More significantly, this court finds that Imlay' request for an order granting a preference in these proceedings pursuant to General City Law §81-c(3) and CPLR 3403, and the City's request that the petition be decided on an expedited basis since two years have already elapsed from the grant of the variance are warranted in the instant matter. CPLR Rule 3403 (a ) (1) and (3) clearly provide that "[c]ivil cases shall be tried in the order in which notes of issue have been filed, but the following shall be entitled to a preference: . . .an action brought. . .against the state, or board of officers of the state. . . and. . .an action in which the interests of justice will be served [*7]by an early trial."

WHEREFORE, on the basis of all of the foregoing, Imlay's motion for dismissal as to it since it was not named as a respondent until after the expiration of the applicable statute of limitations is granted. NYCBS&A and the City of New York's motion for leave to renew their February 17, 2004 cross-motion to dismiss the petition herein, pursuant to CPLR 3211 ( a )(10), 1001, 1003, and 7804(f), for failure to name a necessary party within the applicable statute of limitations, and to vacate this court's July 30, 2004 order which added Imlay as a party are granted.
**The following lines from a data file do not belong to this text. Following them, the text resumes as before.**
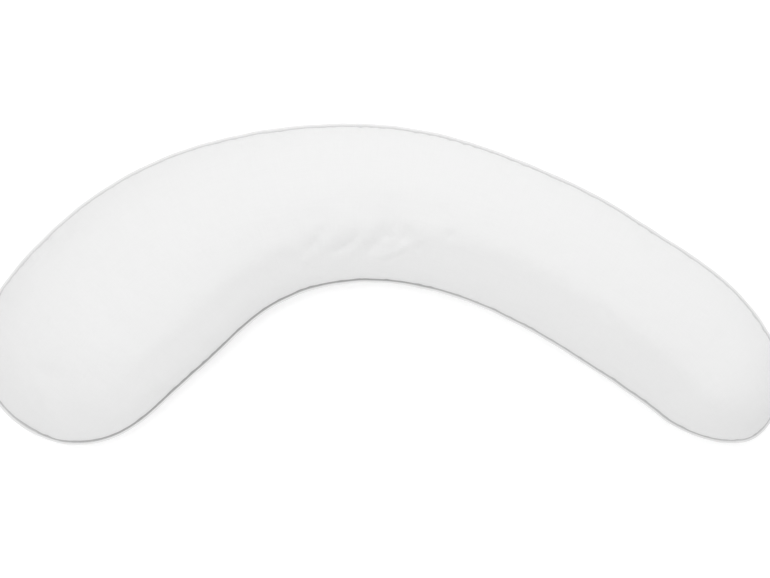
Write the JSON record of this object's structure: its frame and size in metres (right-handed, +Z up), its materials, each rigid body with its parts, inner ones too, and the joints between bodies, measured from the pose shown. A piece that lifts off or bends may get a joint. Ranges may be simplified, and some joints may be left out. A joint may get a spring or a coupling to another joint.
{
  "type": "body pillow",
  "caption": "Crescent-shaped filled body pillow in plain white cotton, wider at one end, with soft folds inside its bend. It lies flat and cradles a side sleeper.",
  "frame": {"origin": "on the resting surface, under the middle of the pillow's outline", "axes": "+X from the wide end towards the narrow end, +Y towards the outside of the bend, +Z up out of the upper panel"},
  "size_m": [1.531, 0.6072, 0.1838],
  "materials": {
    "white_cotton": "matt plain weave, bleached white"
  },
  "bodies": {
    "root": {"pillow": "white_cotton"}
  },
  "joints": []
}
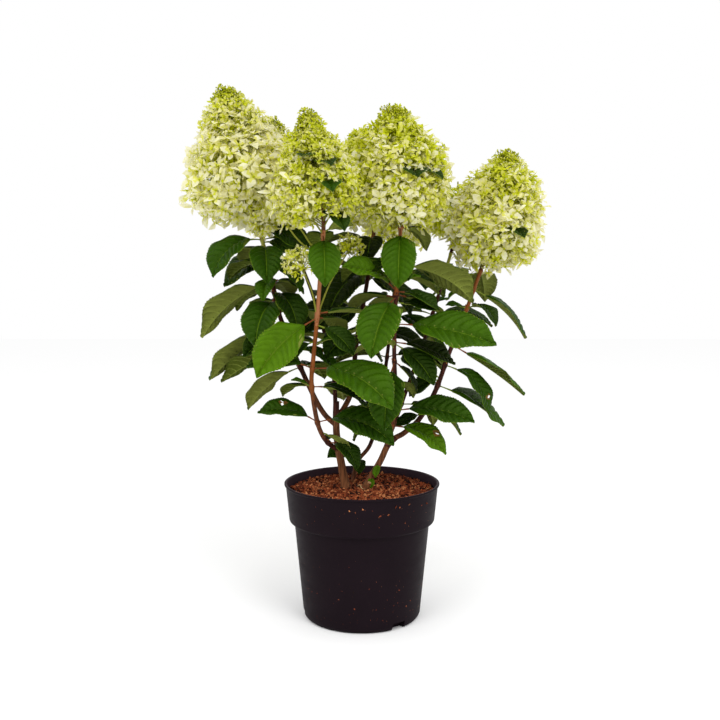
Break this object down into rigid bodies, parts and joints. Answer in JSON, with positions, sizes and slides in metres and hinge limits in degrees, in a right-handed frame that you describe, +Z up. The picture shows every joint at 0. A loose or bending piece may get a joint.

The Coalition's motion, pursuant to CPLR §2221, to renew and to deem Imlay to have voluntarily intervened by its actions herein is denied. Its additional motion for an order striking the reply affirmation of Imlay's managing member is also denied as moot. Its further request, however, that the matter be permitted to proceed in Imlay's absence on the basis of the CPLR 1001 (b) factors is granted. NYCBS&A and the City of New York's cross-motion for the opposite result is denied. Imlay shall be permitted, pursuant to CPLR 7802 (d), to intervene in these proceedings if it elects to do so. Finally, Imlay and the City's requests that the petition be decided on an expedited are granted pursuant to CPLR 3403 (a ) (1) and (3). This constitutes the decision and order of this Court.